# Information shown
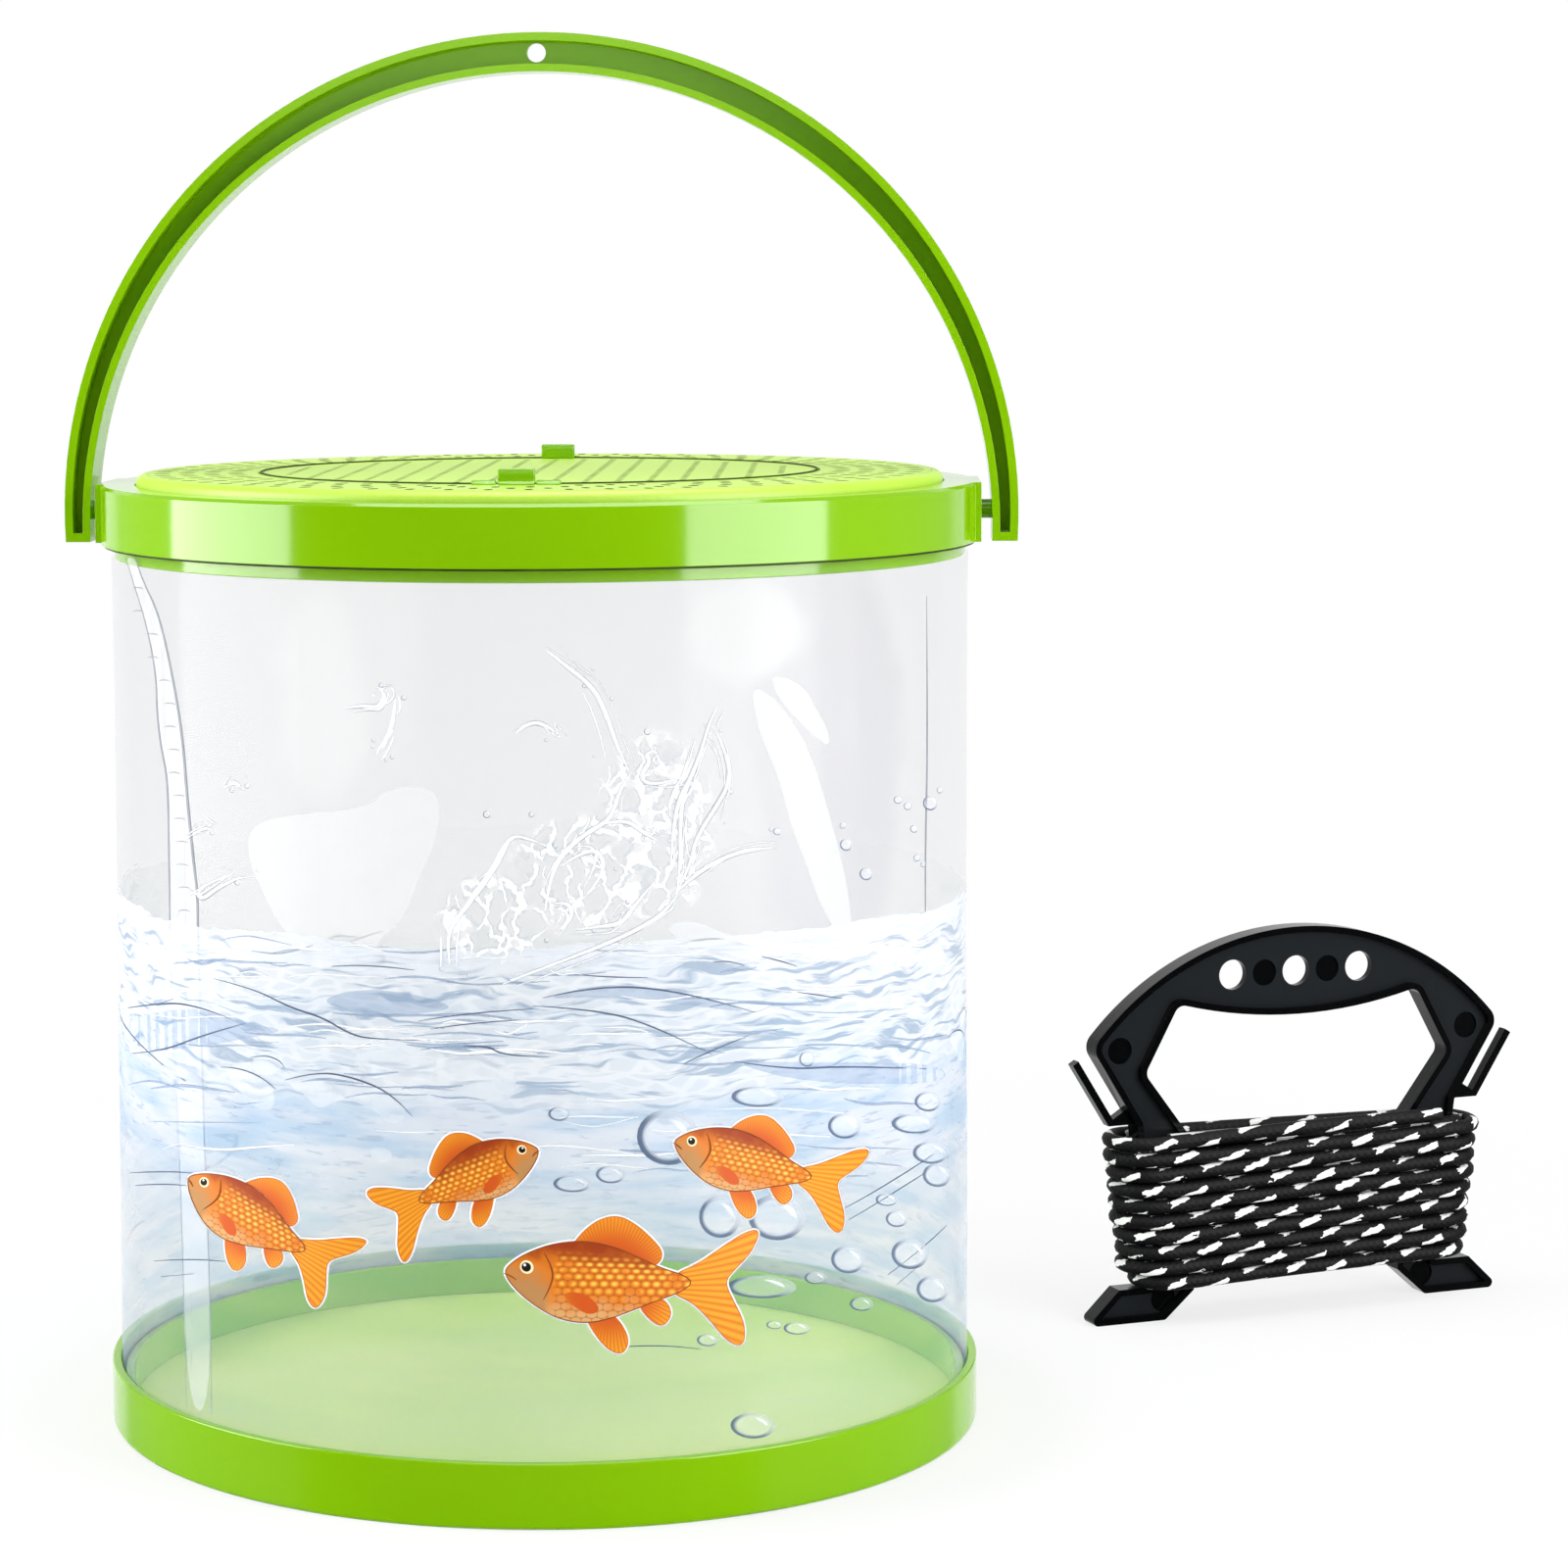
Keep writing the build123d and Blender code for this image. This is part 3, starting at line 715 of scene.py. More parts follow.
cover = add_node(tree, "Math", (film_edge, 0.35, 0.13), operation="MULTIPLY_ADD")
cover = add_node(tree, "Math", (
    cover, add_node(tree, "MapRange", (up, 299.5, 297.0), interpolation_type="SMOOTHSTEP"),
), operation="MULTIPLY")
cover = add_node(tree, "Math", (dark_right_oval, 0.06, cover), operation="MULTIPLY_ADD")
tree.links.new(add_node(tree, "Math", (cover, 0.03), operation="ADD"), shader.inputs["Alpha"])
film.data.materials.append(clear_pvc)
film.visible_shadow = False     # clear film lets the light through
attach(film, "base")
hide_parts("film_wall")
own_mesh(film)

# translucent PVC film, green: the round floor of the bag takes on the tray's green, and lies a
# little crumpled on it, in soft dents of 55 mm; its pale yellow-green is painted light, brighter
# than the shade inside the tank leaves it
green_film, tree, shader = new_material(
    "translucent PVC film, green, painted pale", {"Roughness": 0.3, "Alpha": 0.9}
)
place = add_node(tree, "TexCoord", out="Object")
crumple = add_node(tree, "TexNoise", {"Vector": place, "Scale": 18.0, "Detail": 3.0})
# painted light: a pale yellow-green that lifts the floor out of the shade inside the tank
floor_painted_light = add_node(
    tree, "Mix", {0: crumple, 6: linear("D4F56C"), 7: linear("E8FB98")}, out=2, data_type="RGBA"
)
tree.links.new(floor_painted_light, shader.inputs["Base Color"])
crumple_bump = add_node(tree, "Bump", {"Height": crumple, "Strength": 0.4, "Distance": 4 * MM})
tree.links.new(crumple_bump, shader.inputs["Normal"])
floor_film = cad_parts["film_floor"]
floor_film.data.materials.clear()
floor_film.data.materials.append(green_film)

# Printed water. White and pale blue inks on the film's outside, all round it, up to a foaming
# waterline at two thirds of its height. They are screen-printed before the film is welded, and
# it stays clear above them.
water_top = 200 * MM
water = rolled_sheet("water_print", 0.1 * MM, film_low.z + 1 * MM, water_top, 240, 60)

# screen-printed ink, water: a milky blue-white wash with fine blue streaks below, and above it
# white foam with slate ripples and a faint net of paler cells, up to a white crest
water_ink, tree, shader = new_material(
    "screen-printed ink, water", {"Roughness": 0.4, "Specular IOR Level": 0.1}
)
across, up = sheet_place(tree)
wash = round_noise(tree, across, up, 60, 8, 3.0)
streaks = round_noise(tree, across, up, 9, 1.5, 2.0)
swirl = round_noise(tree, across, up, 30, 14, 2.0)
angle = add_node(tree, "Math", (across, film_radius / MM), operation="DIVIDE")
cell_width, cell_height = 11, 3     # mm
cell_reach = film_radius / MM / cell_width
cell_east = add_node(tree, "Math", (
    add_node(tree, "Math", (angle,), operation="SINE"), cell_reach,
), operation="MULTIPLY")
cell_south = add_node(tree, "Math", (
    add_node(tree, "Math", (angle,), operation="COSINE"), cell_reach,
), operation="MULTIPLY")
cell_level = add_node(tree, "Math", (up, cell_height), operation="DIVIDE")
cell_level = add_node(tree, "Math", (swirl, 4.0, cell_level), operation="MULTIPLY_ADD")
net_place = add_node(tree, "CombineXYZ", (cell_east, cell_south, cell_level))
net = add_node(
    tree, "TexVoronoi", {"Vector": net_place, "Scale": 1.0}, out="Distance",
    feature="DISTANCE_TO_EDGE",
)
body = add_node(tree, "Mix", {
    0: add_node(tree, "MapRange", (wash, 0.38, 0.62), interpolation_type="SMOOTHSTEP"),
    6: linear("9CBFE2"),
    7: linear("DADFEE"),
}, out=2, data_type="RGBA")
streaked = add_node(tree, "Math", (
    add_node(tree, "MapRange", (streaks, 0.58, 0.68), interpolation_type="SMOOTHSTEP"), 0.5,
), operation="MULTIPLY")
body = add_node(tree, "Mix", {0: streaked, 6: body, 7: linear("6F92BC")}, out=2, data_type="RGBA")
ripple_up = add_node(tree, "Math", (swirl, 14.0, up), operation="MULTIPLY_ADD")
ripples = round_noise(tree, across, ripple_up, 24, 2.2, 4.0)
foam = add_node(tree, "Mix", {
    0: add_node(tree, "MapRange", (ripples, 0.52, 0.64), interpolation_type="SMOOTHSTEP"),
    6: linear("E9EDF5"),
    7: linear("8CA4C2"),
}, out=2, data_type="RGBA")
cells = add_node(tree, "Math", (
    add_node(tree, "MapRange", (net, 0.06, 0.2), interpolation_type="SMOOTHSTEP"), 0.22,
), operation="MULTIPLY")
foam = add_node(tree, "Mix", {0: cells, 6: foam, 7: linear("7F98B8")}, out=2, data_type="RGBA")
swell_up = add_node(tree, "Math", (swirl, 22.0, up), operation="MULTIPLY_ADD")
foam_low, foam_high = 134.0, 156.0      # mm up the film, where foam takes over from the wash
crest_low, crest_high = 186.0, 194.0    # and where its white crest starts
in_foam = add_node(
    tree, "MapRange", (swell_up, foam_low, foam_high), interpolation_type="SMOOTHSTEP"
)
mixed = add_node(tree, "Mix", {0: in_foam, 6: body, 7: foam}, out=2, data_type="RGBA")
in_crest = add_node(tree, "Math", (
    add_node(tree, "MapRange", (swell_up, crest_low, crest_high), interpolation_type="SMOOTHSTEP"),
    0.8,
), operation="MULTIPLY")
mixed = add_node(tree, "Mix", {0: in_crest, 6: mixed, 7: linear("E6EBF6")}, out=2, data_type="RGBA")
tree.links.new(mixed, shader.inputs["Base Color"])
edge_wave = add_node(tree, "Math", (wash, 12.0, up), operation="MULTIPLY_ADD")
edge_wave = add_node(tree, "Math", (streaks, 5.0, edge_wave), operation="MULTIPLY_ADD")
wet = add_node(tree, "MapRange", (edge_wave, 193.5, 192.5), interpolation_type="SMOOTHSTEP")
in_front = add_node(tree, "MapRange", (
    add_node(tree, "Math", (angle,), operation="COSINE"), -0.7, 0.5,
), interpolation_type="SMOOTHSTEP")
behind = add_node(tree, "Math", (1.0, in_front), operation="SUBTRACT")
front_share = add_node(tree, "Math", (in_front, 0.48), operation="MULTIPLY")
shallow = add_node(tree, "Math", (
    add_node(tree, "MapRange", (up, 135.0, 78.0), interpolation_type="SMOOTHSTEP"), front_share,
), operation="MULTIPLY")
back_share = add_node(tree, "Math", (behind, 0.545), operation="MULTIPLY")
thinned = add_node(tree, "Math", (
    add_node(tree, "MapRange", (up, 120.0, 150.0), interpolation_type="SMOOTHSTEP"), back_share,
), operation="MULTIPLY")
ink = add_node(tree, "Math", (
    add_node(tree, "Math", (0.58, shallow), operation="SUBTRACT"), thinned,
), operation="SUBTRACT")
tree.links.new(add_node(tree, "Math", (wet, ink), operation="MULTIPLY"), shader.inputs["Alpha"])
water.data.materials.append(water_ink)
water.visible_shadow = False    # the thin inks scatter the light on into the tank
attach(water, "base")
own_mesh(water)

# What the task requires
Set down the lines above as they stand, starting with the first line and ending with the line that contains "own_mesh(film)".

# Correct response
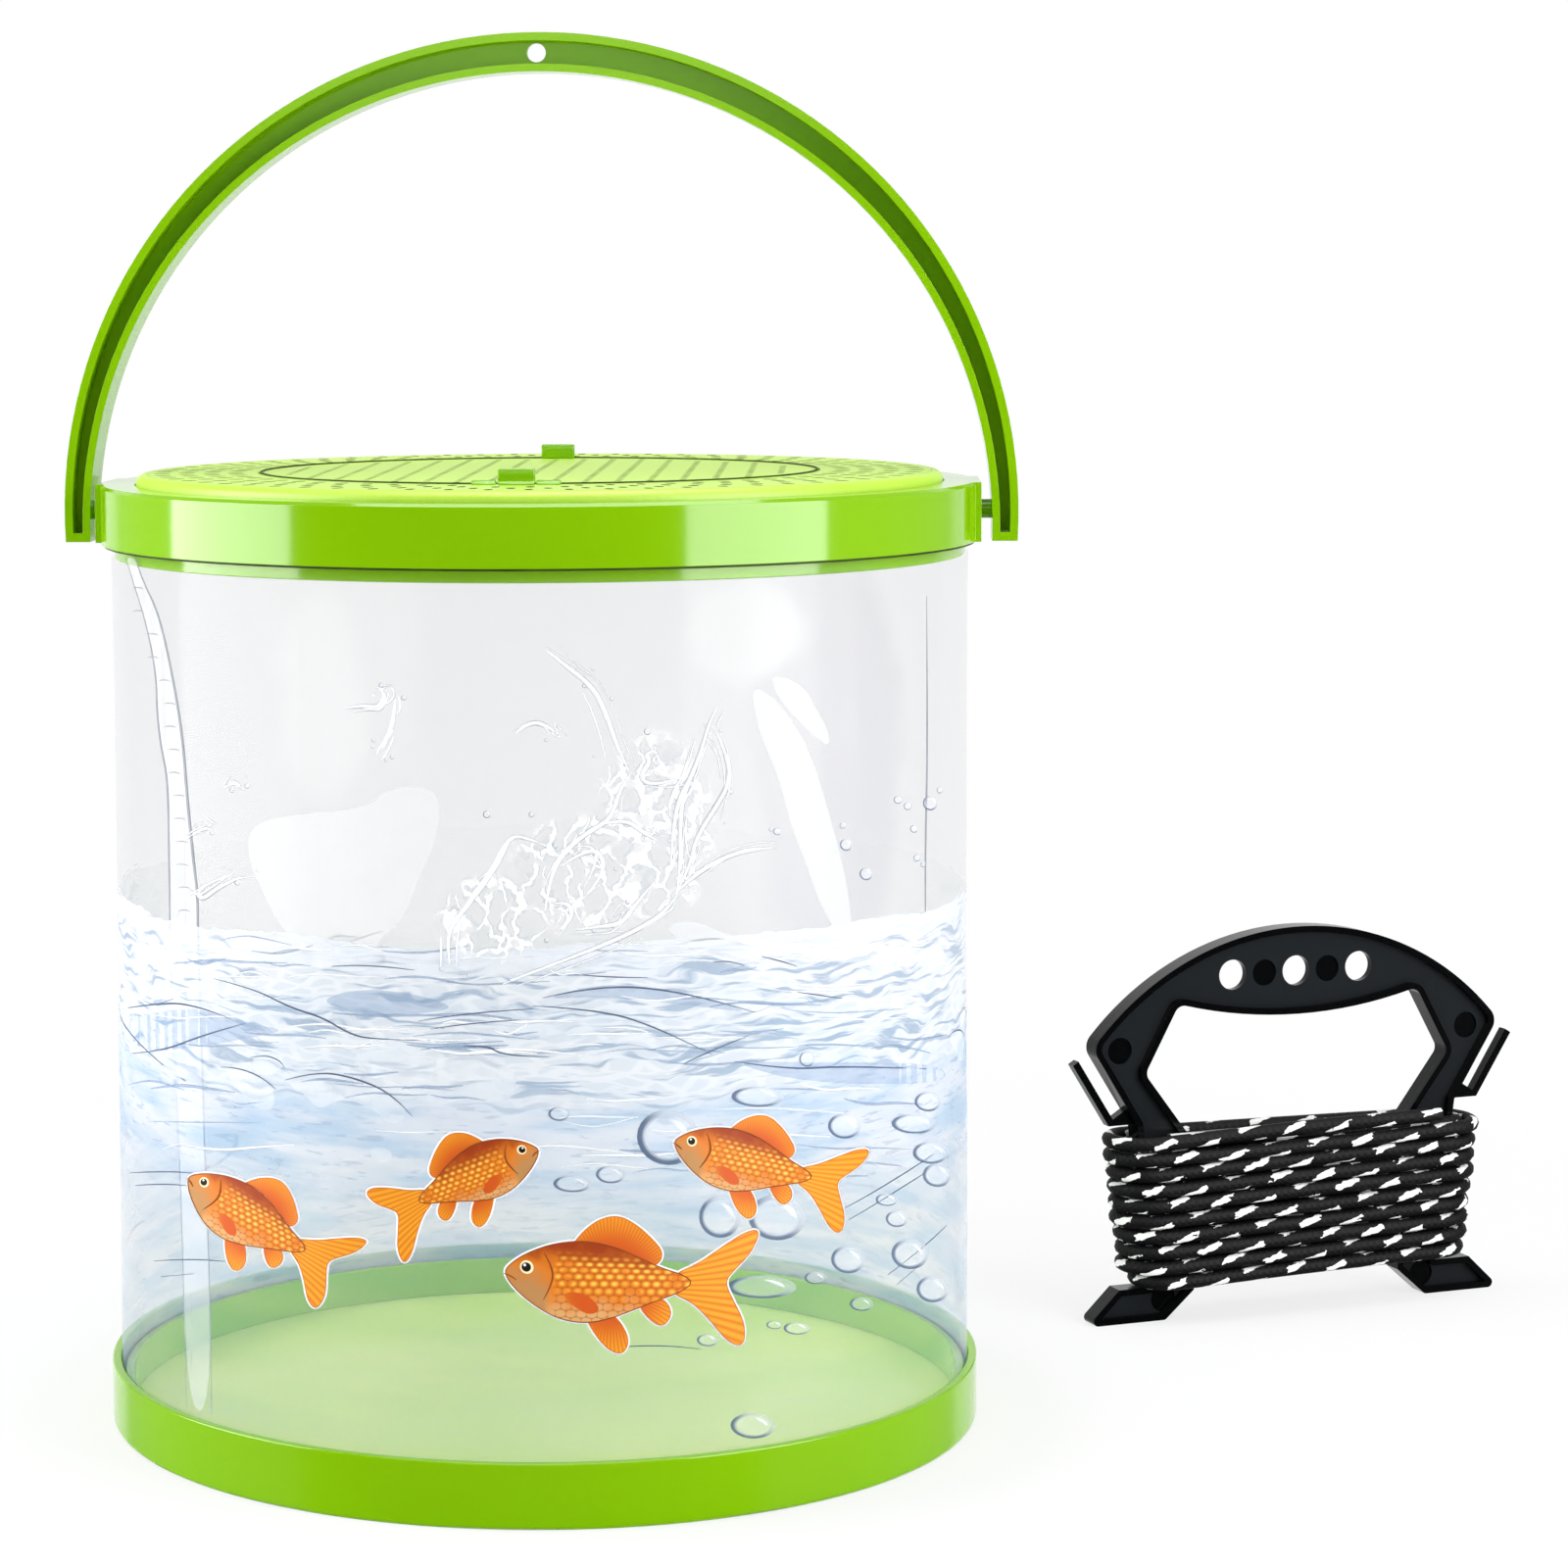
Keep writing the build123d and Blender code for this image. This is part 3, starting at line 715 of scene.py. More parts follow.
cover = add_node(tree, "Math", (film_edge, 0.35, 0.13), operation="MULTIPLY_ADD")
cover = add_node(tree, "Math", (
    cover, add_node(tree, "MapRange", (up, 299.5, 297.0), interpolation_type="SMOOTHSTEP"),
), operation="MULTIPLY")
cover = add_node(tree, "Math", (dark_right_oval, 0.06, cover), operation="MULTIPLY_ADD")
tree.links.new(add_node(tree, "Math", (cover, 0.03), operation="ADD"), shader.inputs["Alpha"])
film.data.materials.append(clear_pvc)
film.visible_shadow = False     # clear film lets the light through
attach(film, "base")
hide_parts("film_wall")
own_mesh(film)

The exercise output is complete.